Agilent also designs very complex instrument systems all in one box. The classic example is our mobile phone tester, which can generate and analyze all the different modulation formats that are used in mobile phones. This instrument can set up a call with the phone. It can measure all the parameters that you need to know if you’re manufacturing a cell phone. It can run a test of the components of the cell phones that are coming off the assembly lines.
As integrated circuits become more powerful, communications engineers are designing more and more complicated communication formats to get more efficient use of the electromagnetic spectrum.
Today, Agilent spans an enormous swath of the electromagnetic spectrum. From Bill and Dave’s original audio oscillator, our first product, we now go all the way up into X-rays with the systems we’ve acquired from Varian.

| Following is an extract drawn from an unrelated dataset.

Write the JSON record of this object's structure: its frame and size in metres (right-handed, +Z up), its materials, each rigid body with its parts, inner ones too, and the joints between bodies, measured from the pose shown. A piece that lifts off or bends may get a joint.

Agilent builds each instrument to serve a variety of test needs. Our engineers have a much harder job than the people who are building phones and radios. A customer may be building a communication system at 2.5 GHz, but Agilent has to build an instrument that works for everybody’s device, whether it’s a phone, a radio, a wireless router or a cable TV system.
Agilent’s advantage is that we have very smart people who have been working on these technologies for years, whether it’s our fundamental expertise in GaAs (gallium arsenide) integrated circuits, in microwave test accessories and PC boards, in custom digital ASICs (application-specific integrated circuits), in analog-to-digital converters, in signal processing algorithms, in instrument design or in user interface software.
Our experience and expertise gives us our competitive edge. And as long as we continue to innovate and push the boundaries of technology, we will continue to hold a leading position in electronic measurement.